While inflation is moving steadily lower, we believe the secular shifts of deglobalisation, decarbonisation, and demographic change – the “3D Reset” - will keep inflation and interest rates higher for longer. With the added challenge of geopolitical conflicts, many investors are reassessing their private equity allocation. But almost every year since 2008 has involved a crisis for investors in private equity.

And yet, double-digit returns have been earned by global private equity investors in every single year over this period (figure 1), whatever the global economy and markets have thrown at them, recessions included.

Performance in recent years is less meaningful as funds have yet to mature but investors in 2008-19 vintages have earned an average internal rate of return of 16% a year and got back an average of 1.8 times their money. This has far outpaced GDP growth.

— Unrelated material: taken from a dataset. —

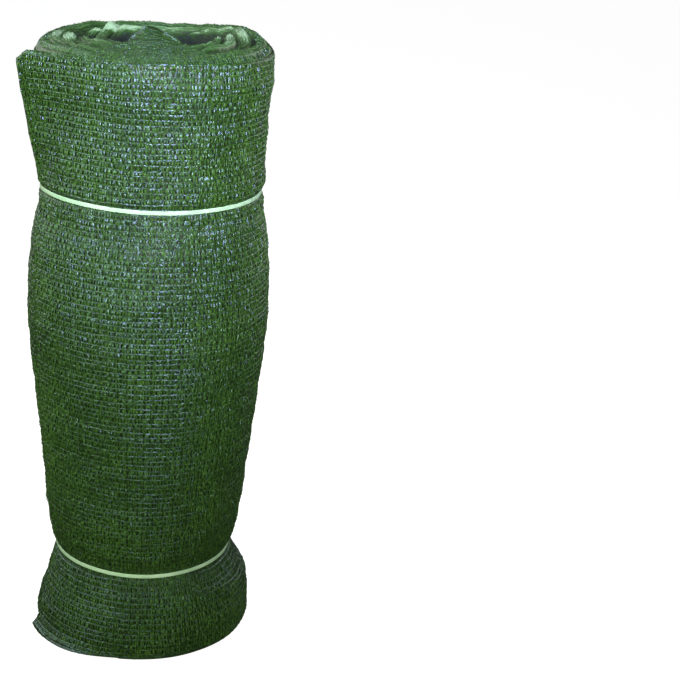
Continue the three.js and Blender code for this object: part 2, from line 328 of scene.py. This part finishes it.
# The window gives the bluish sparkle of the upper half, and the fills only soften the shadows
area_light("window", (0.3, -1.9, 1.6), (0.02, 0, 1.19), 0.5, 12.5, "#e2e9ff", 56)
area_light("skylight", (0.1, -0.35, 2.4), (0, 0, 0.98), 0.5, 0.55, "#d2deff", 40)
area_light("ceiling", (-0.4, 1.2, 2.3), (0, 0, 0.9), 0.9, 3, "#ffffff")
area_light("back_left", (-1.9, 1.5, 1.3), (0, 0, 0.5), 1.4, 19, "#f4f9e8")
area_light("back_right", (2.0, 1.6, 1.3), (0, 0, 0.5), 1.4, 19, "#f4f9e8")
area_light("left_window", (-1.4, -0.7, 1.7), (-0.1, -0.1, 0.8), 0.8, 19, "#f2f7e6")
area_light("right_fill", (1.9, -1.1, 1.4), (0.1, 0, 0.6), 1.2, 6, "#f6f9e6", shows_in_gloss=False)
area_light("left_fill", (-1.6, -1.2, 0.9), (0, 0, 0.6), 1.2, 8, "#f6f9e6", shows_in_gloss=False)
area_light("low_fill", (0, -1.9, 0.35), (0, 0, 0.1), 0.9, 5.5, "#f8f6dc", 90, shows_in_gloss=False)

world = bpy.data.worlds.new("studio")
world.use_nodes = True
world.node_tree.nodes["Background"].inputs["Color"].default_value = (1, 1, 1, 1)
world.node_tree.nodes["Background"].inputs["Strength"].default_value = 0.05
bpy.context.scene.world = world


def node(tree, kind, settings=None, links=None):
    """Adds a node with its properties and input values, and links its inputs to other nodes' outputs."""
    new = tree.nodes.new(kind)
    for key, value in (settings or {}).items():
        if isinstance(key, str) and hasattr(new, key):
            setattr(new, key, value)
        else:
            new.inputs[key].default_value = value
    for key, source in (links or {}).items():
        tree.links.new(source, new.inputs[key])
    return new


def material(name, **sockets):
    """A new material with its Principled shader's own sockets set."""
    new = bpy.data.materials.new(name)
    new.use_nodes = True
    shader = new.node_tree.nodes["Principled BSDF"]
    for key, value in sockets.items():
        shader.inputs[key.replace("_", " ")].default_value = value
    return new, new.node_tree, shader


def colour_from(tree, shader, factor, *stops):
    """The shader's base colour from a ramp between sRGB hex colours."""
    ramp = node(tree, "ShaderNodeValToRGB", links={"Fac": factor})
    elements = ramp.color_ramp.elements
    while len(elements) < len(stops):
        elements.new(0.5)
    for element, (place, hexes) in zip(elements, stops):
        element.position = place
        element.color = linear(hexes)
    tree.links.new(ramp.outputs["Color"], shader.inputs["Base Color"])


def per_millimetres(length):
    """The scale that makes a pattern repeat about every so many millimetres."""
    return 1 / (length * MM)


def noise(tree, length, detail=2.0):
    """A cloudy pattern with patches of about that length in millimetres."""
    coord = node(tree, "ShaderNodeTexCoord").outputs["Object"]
    settings = {"Scale": per_millimetres(length), "Detail": detail}
    return node(tree, "ShaderNodeTexNoise", settings, {"Vector": coord}).outputs["Fac"]


def sum_of(tree, first, second, share):
    """first + second * share"""
    settings = {"operation": "MULTIPLY_ADD", 1: share}
    return node(tree, "ShaderNodeMath", settings, {0: second, 2: first}).outputs[0]


def bumped(tree, shader, height, depth, strength=1.0):
    """Lets a pattern raise the surface by up to depth millimetres."""
    bump = node(tree, "ShaderNodeBump", {"Strength": strength, "Distance": depth * MM}, {"Height": height})
    tree.links.new(bump.outputs["Normal"], shader.inputs["Normal"])


GLOSS_TINT = linear("#bcc8ff")  # painted reflection colour: the gloss is tinted a little blue to stand for the bluish window light

# Stretched polyethylene tape: smooth, glossy and creased by the knitting, so that it sparkles
tape_material, tree, shader = material(
    "polyethylene_tape", Roughness=0.35, IOR=1.54, Specular_IOR_Level=0.8, Specular_Tint=GLOSS_TINT
)
tone = sum_of(tree, noise(tree, 3.6, 1), noise(tree, 110), 0.35)
colour_from(tree, shader, tone, (0.5, "#1a2e08"), (0.7, "#315115"), (0.92, "#4c702a"))
bumped(tree, shader, noise(tree, 2.2, 3), 0.85)  # its creases, drawn coarser than real so that they show

# Polyethylene monofilament, knitted into chains: the gloss of drawn thread, broken up by its loops
chain_material, tree, shader = material(
    "polyethylene_chain", Roughness=0.3, IOR=1.54, Specular_IOR_Level=1.0, Specular_Tint=GLOSS_TINT
)
colour_from(tree, shader, noise(tree, 4.5, 1), (0.3, "#172c06"), (0.55, "#2b4a13"), (0.8, "#4b6e2a"))
bumped(tree, shader, noise(tree, 2.2, 3), 0.85)

# The layers under the outer one: the same net, dark because it lies in shade, its rows along the cloth
wound_material, tree, shader = material("wound_netting", Roughness=0.42, IOR=1.54)
cloth = node(tree, "ShaderNodeUVMap", {"uv_map": "cloth"}).outputs["UV"]
parts = node(tree, "ShaderNodeSeparateXYZ", links={"Vector": cloth})
uneven = node(tree, "ShaderNodeTexNoise", {"Scale": per_millimetres(16)}, {"Vector": cloth}).outputs["Fac"]
across_tapes = sum_of(tree, parts.outputs["X"], uneven, 4 * MM)
waves = []
for place, pitch in ((across_tapes, TAPE_PITCH), (parts.outputs["Y"], CHAIN_PITCH)):
    turns = node(tree, "ShaderNodeMath", {"operation": "MULTIPLY", 1: math.tau / (pitch * MM)}, {0: place})
    waves.append(node(tree, "ShaderNodeMath", {"operation": "SINE"}, {0: turns.outputs[0]}).outputs[0])
weave = node(tree, "ShaderNodeMath", {"operation": "MAXIMUM"}, {0: waves[0], 1: waves[1]}).outputs[0]
level = node(tree, "ShaderNodeMapRange", {"From Min": -1, "From Max": 1}, {"Value": weave}).outputs[0]
colour_from(tree, shader, level, (0.2, "#081102"), (0.6, "#112506"), (0.95, "#1f360c"))
bumped(tree, shader, level, 0.8, 0.8)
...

One reason why performance has been so resilient is that private equity funds benefit from “time-diversification”. Capital is deployed over several years, rather than all in one go. This reduces sensitivity to market events and means that the concept of market timing doesn’t make sense when it comes to allocating to private equity. Likewise, private equity investors are long-term asset holders without pressure to divest if market conditions are not conducive to return maximization.

Rather than being a time for investors to worry about allocating to private equity, recession years have been a pretty good time to invest. Funds raised in bad times can pick up assets at depressed values as a recession plays out, and then exit later on in the recovery phase when valuations are rising.

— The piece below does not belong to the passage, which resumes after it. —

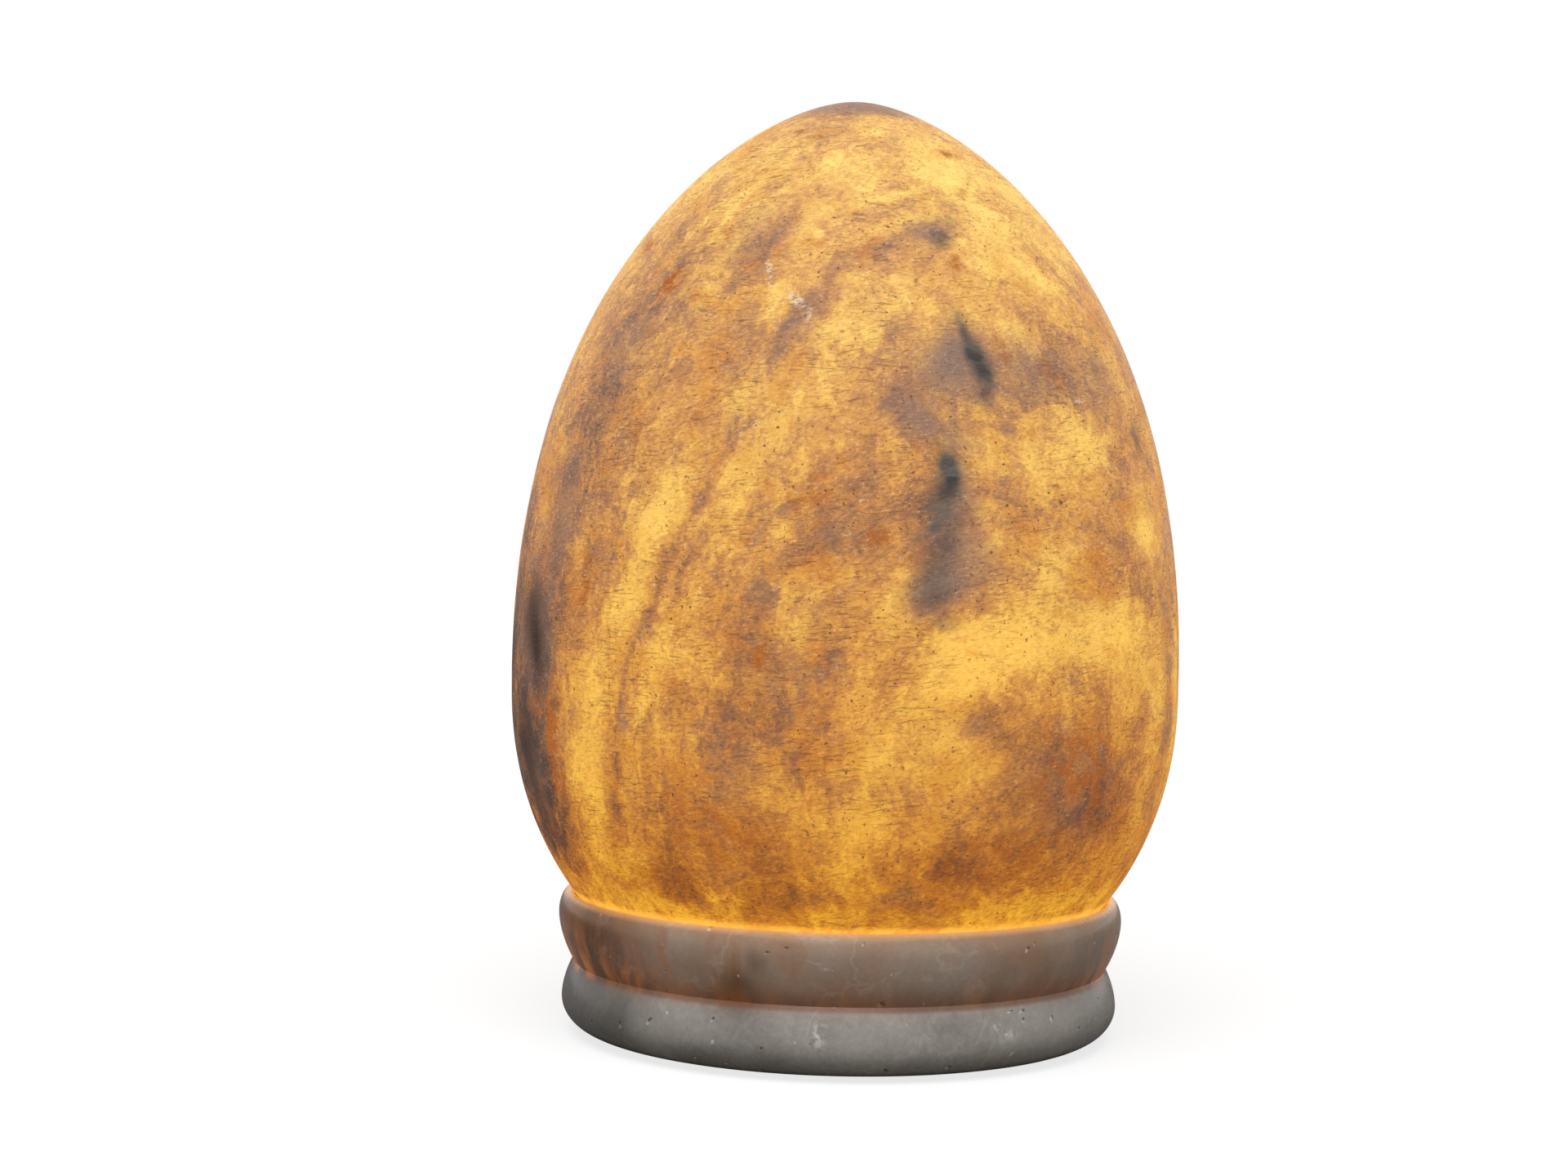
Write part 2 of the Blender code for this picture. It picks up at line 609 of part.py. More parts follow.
def holder_cap():
    """The lampholder's lower half: a boss on the tube, a dome, and a spigot for the skirt."""
    dome_height = BOSS_LENGTH + CAP_FLARE
    spigot = CAP_TOP - SPIGOT_LENGTH - CAP_BOTTOM
    cavity = SPIGOT_RADIUS - SPIGOT_WALL
    outline = [
        (HARDWARE_BORE, 0),
        (BOSS_RADIUS, 0),
        (BOSS_RADIUS, BOSS_LENGTH),
        (SKIRT_LOWER_RADIUS - CAP_FLARE, BOSS_LENGTH),
        (SKIRT_LOWER_RADIUS - CAP_FLARE / 4, BOSS_LENGTH + CAP_FLARE / 3),
        (SKIRT_LOWER_RADIUS, dome_height),
        (SKIRT_LOWER_RADIUS, spigot),
        (SPIGOT_RADIUS, spigot),
        (SPIGOT_RADIUS, CAP_LENGTH),
        (cavity, CAP_LENGTH),
        (cavity, BOSS_LENGTH + SKIRT_WALL),
        (HARDWARE_BORE, BOSS_LENGTH + SKIRT_WALL),
    ]
    cap = place("holder_cap", lathe(outline), HOLDER_WHITE, (0, 0, CAP_BOTTOM))
    height = BOSS_LENGTH / 2
    start = HARDWARE_BORE - CLEARANCE
    hole = rod(LOCK_SCREW_RADIUS + CLEARANCE, (start, 0, height), (2 * BOSS_RADIUS, 0, height))
    cut(cap, hole, "lock_screw_hole", (0, 0, CAP_BOTTOM))
    screw_start = (HARDWARE_BORE, 0, height)
    screw_end = (HARDWARE_BORE + LOCK_SCREW_LENGTH, 0, height)
    screw = place("cap_lock_screw", rod(LOCK_SCREW_RADIUS, screw_start, screw_end), ZINC, (0, 0, CAP_BOTTOM))
    slot = block((LOCK_SCREW_RADIUS / 2, 3 * LOCK_SCREW_RADIUS, LOCK_SCREW_RADIUS / 3), screw_end)
    cut(screw, slot, "lock_screw_slot", (0, 0, CAP_BOTTOM))


def holder_skirt():
    """The lampholder's outer shell, whose shoulder holds the core down on the cap."""
    bottom = SPIGOT_BOTTOM + CLEARANCE
    shoulder = CORE_TOP + CLEARANCE
    upper_radius = SKIRT_UPPER_BORE + SKIRT_WALL
    taper_top = shoulder + SKIRT_TAPER
    outline = [
        (SKIRT_LOWER_BORE, 0),
        (SKIRT_LOWER_RADIUS, 0),
        (SKIRT_LOWER_RADIUS, shoulder - bottom),
        (upper_radius, taper_top - bottom),
        (upper_radius, SKIRT_TOP - SKIRT_WALL / 2 - bottom),
        (upper_radius - SKIRT_WALL / 2, SKIRT_TOP - bottom),
        (SKIRT_UPPER_BORE, SKIRT_TOP - bottom),
        (SKIRT_UPPER_BORE, shoulder - bottom),
        (SKIRT_LOWER_BORE, shoulder - bottom),
    ]
    place("holder_skirt", lathe(outline, 32), HOLDER_WHITE, (0, 0, bottom))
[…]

There are many value-drivers that go well beyond economic or domestic industry-specific growth. For example, mergers and acquisitions/consolidation, technical innovation, professionalisation, and export-oriented business models. These can generate value even against a challenging macroeconomic backdrop.

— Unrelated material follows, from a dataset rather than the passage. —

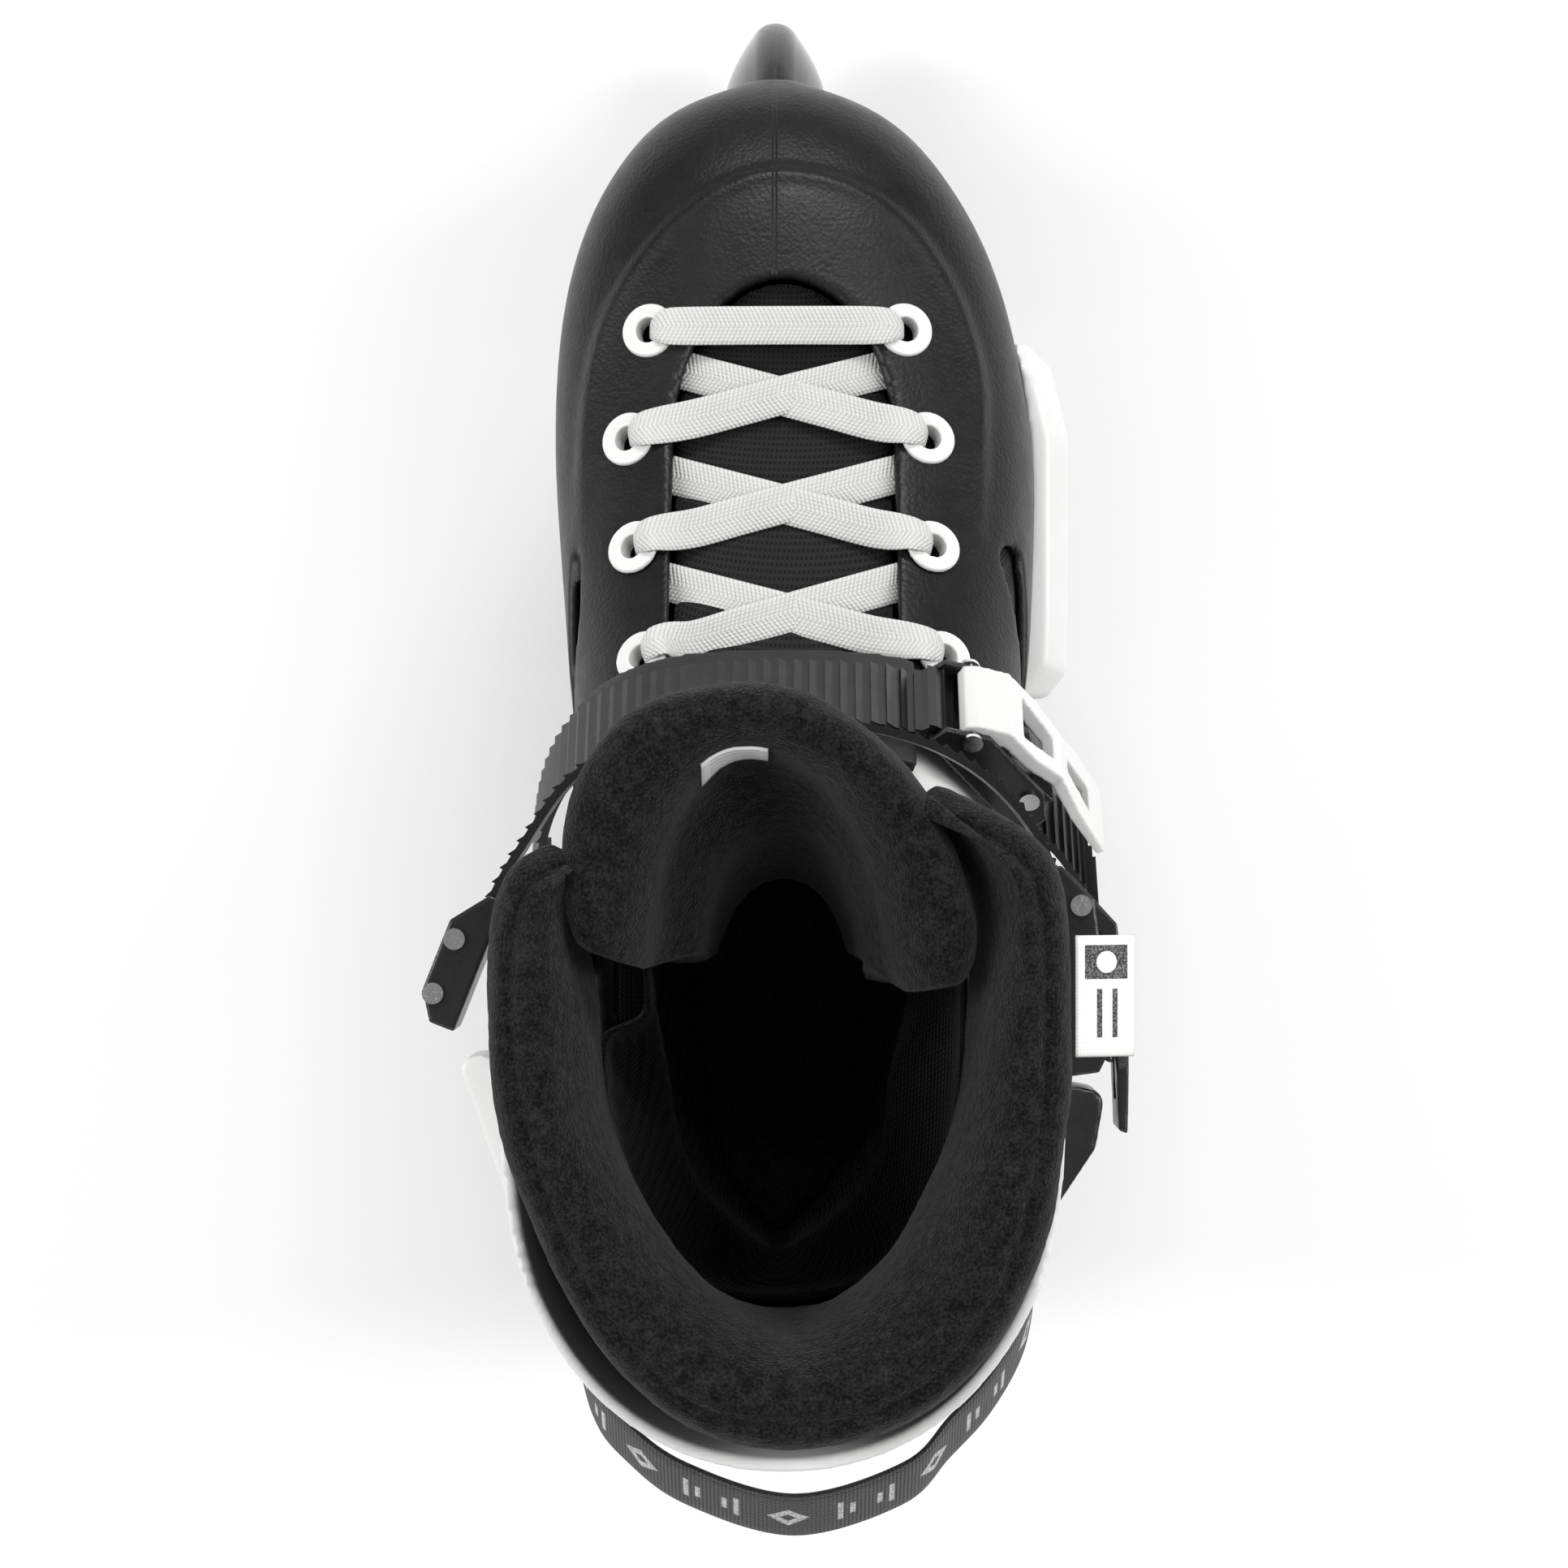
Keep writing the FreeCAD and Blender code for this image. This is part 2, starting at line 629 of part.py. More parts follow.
# ------------------------------------------------------------------ side slider
def side_slider():
    """Abrasion block on the outer side of the sole, moulded to the shell."""
    back, front, face_x = pivot.y + 51.5, pivot.y + 136, middle + 68
    plan = [(face_x - 26, back), (face_x - 5, back), (face_x - 0.5, back + 6), (face_x, back + 20),
            (face_x, front - 22), (face_x - 4, front - 6), (face_x - 10, front), (face_x - 30, front)]
    block = flat_face(plan, lambda x, y: V(x, y, front_seat - 2)).extrude(V(0, 0, 30))
    block = block.makeChamfer(5, [e for e in block.Edges if e.BoundBox.ZLength < 0.1
                                  and e.BoundBox.XMin > face_x - 12 and e.BoundBox.XLength < 11])
    swollen = boot_form(-0.25)
    return largest(block.cut(swollen))


slider_shape = side_slider()
screws = []
for y in (pivot.y + 74, pivot.y + 116):
    head_x = middle + 64
    z = front_seat + 13
    screws.append(rod(4, V(head_x, y, z), V(head_x + 2.2, y, z)).fuse(
        rod(2, V(head_x - 18, y, z), V(head_x, y, z))).cut(
        hex_prism(2.5, V(head_x + 0.8, y, z), V(head_x + 4, y, z))).removeSplitter())
    slider_shape = slider_shape.cut(rod(4.2, V(head_x, y, z), V(head_x + 20, y, z)))
    slider_shape = slider_shape.cut(rod(2.05, V(20, y, z), V(head_x + 1, y, z)))
    shell_shape = shell_shape.cut(rod(2.05, V(20, y, z), V(head_x + 1, y, z)))
feature("side_slider", largest(slider_shape))
feature("slider_screw", screws)
shell_shape = largest(shell_shape)
feature("boot_shell", shell_shape)

# ------------------------------------------------------------------ liner inside the shell
liner_outer = boot_form(wall + 0.5, num("sole_thick") + 0.6)
liner_inner = boot_form(wall + 7.5, num("sole_thick") + 8.6)
liner_shape = liner_outer.cut(liner_inner)
liner_shape = liner_shape.cut(tongue_slot(num("gap_half") + 0.5, slot_front + 3, front_seat + 34))
liner_shape = liner_shape.cut(side_cutter([(pivot.y + 34, 300), (pivot.y + 33, rim - 2), (heel_y - 20, rim + 3),
                                           (heel_y - 20, 300)]))
for side, face_x in ears:
    liner_shape = liner_shape.cut(rod(9, V(face_x - side * 22, pivot.y, pivot.z), V(face_x, pivot.y, pivot.z)))
for row in eyelet_rows:
    for point, normal in row:
        liner_shape = liner_shape.cut(rod(num("eyelet_radius") * 0.7, point - normal * (wall + 2.5), point))
for y in (num("front_bolt_y"), rear_bolt_y.value):
    liner_shape = liner_shape.cut(rod(12.6, V(0, y, front_seat), V(0, y, rear_seat + num("sole_thick") + 0.4)))
for y in (pivot.y + 74, pivot.y + 116):
    liner_shape = liner_shape.cut(rod(3, V(middle + 40, y, front_seat + 13), V(middle + 70, y, front_seat + 13)))
feature("liner_foot", largest(liner_shape))


def thin_layer(inset, floor, thick):
    """A layer lying on the inside of the sole."""
    form = boot_form(inset, floor)
    lid = []
    for along, _, _, low, _ in SECTIONS[2:-2]:
        y = heel_y + along * num("boot_length")
        lid.append((y, front_seat + low * (rear_seat - front_seat) / 12 + floor + thick))
    return largest(form.cut(side_cutter(lid + [(lid[-1][0] + 30, lid[-1][1]), (lid[-1][0] + 30, 320),
                                               (lid[0][0] - 30, 320), (lid[0][0] - 30, lid[0][1])])))


feature("footbed", thin_layer(wall + 8.4, num("sole_thick") + 8.9, 5))


def tongue_lower():
    """Padded tongue filling the slot just under the shell edges."""
    half_width = num("gap_half") - 0.8
    form = boot_form(wall + 2.2, num("sole_thick"))
    hollow = boot_form(wall + 8, num("sole_thick"))
    plug = form.cut(hollow).common(tongue_slot(half_width, slot_front - 0.8, front_seat + 40))
    plug = plug.cut(side_cutter([(pivot.y + 38, 300), (pivot.y + 36, 100), (heel_y - 20, 100), (heel_y - 20, 300)]))
    return largest(plug)


lower_tongue = tongue_lower()
feature("tongue_lower", lower_tongue)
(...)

But a tailwind from rising leverage and falling borrowing costs is ending.

One factor that has been supportive through this period is cheap, easily available debt. This has helped more leveraged transactions “juice” returns, especially when accompanied by rising valuation multiples.

With long-term inflationary pressures created by the 3D Reset, we believe the era of ultra-low interest rates is behind us. Debt will cost a lot more and leverage levels will be lower because higher interest costs will make it less appealing.

But, offsetting this, falling valuations mean that it costs less to acquire a company today than it would have done 12 months ago. And the price reduction required to offset a lower level of leverage and leave returns unchanged is less than you might think. A 12.5% reduction could be enough to offset a reduction in leverage from 65% to 50% without impacting returns, all else being equal (see worked example).

One change is that the types of strategies that look set to be more successful could look quite different to those that succeeded in the past decade. With leverage and rising multiples unlikely to propel returns, there could be a sweet spot for strategies focussed on revenue growth and profit margin improvement.

For example, expansion of product lines or geographic footprint, and professionalising management to improve profit margins. This is all easier to do among small- and medium-sized, often family-owned, companies. At larger companies, which have often been through several rounds of private equity or institutional ownership, it is much harder to add the same value.

Buy and build strategies are also well positioned to do well, with opportunities to buy smaller companies, expand, improve profitability, and then sell at the valuation premium that larger companies go for compared with smaller ones.

Worked example:
Crudely, let’s assume a company’s enterprise value grows by 8% a year. So, if it’s worth €100 million on day one, it’s worth €146.9 million after five years (for the purpose of this analysis it is irrelevant whether this comes from revenues, margins, or multiple expansion). At that point it is assumed that you exit.

If the purchase is 65% financed by debt, then that covers €65 million, with the equity investor putting up the other €35 million. After five years, the equity investor’s stake is worth the sale price net of outstanding debt which, for simplicity, I’ve assumed is still €65 million. That gives them €81.93 million, which works out as an annualised return of 18.5% on their initial €35 million investment.

But what if, in today’s new world, you can now only get 60% debt financing. Or 55%. Or less? Figure 2 shows how much cheaper the purchase price would need to be for your return to be the same as in the original case. This assumes you can still sell it for the same projected value of €146.9 million in five years’ time. For example, if only 50% debt financing was available, entry prices would have to fall by 12% for investors to still earn an 18.5% return. This is perhaps less than many people might expect.

How much of an entry price reduction is needed to offset lower leverage and leave returns unchanged?

What about inflation higher for longer?
The combination of ageing populations, slowing globalisation, and the transition to more expensive energy sources are set to keep inflation structurally higher. This is a global problem which is affecting all asset classes, across equities and bonds, public markets, and private ones. Private equity is not immune. As well as impacting leverage, as described above, the profitability of many companies will come under pressure as their cost base increases.

However, not all will suffer. Those which are able to pass on higher costs into higher prices will prove more resilient. Those with weaker market positioning or whose products and services are more easily substitutable will struggle. This will increasingly differentiate between successful companies and successful private equity investors in the years ahead.

Conclusion
Investors in private equity need not fear the implications of structurally higher inflation and rising geopolitical conflict. Although the global economy continually faces challenges, returns have been strong through thick and thin. The tailwind from cheap interest rates may be fading but the ability to buy companies for less will go a long way to offsetting that. Funds focussed on smaller and medium-sized companies look to be particularly well positioned to navigate the times ahead.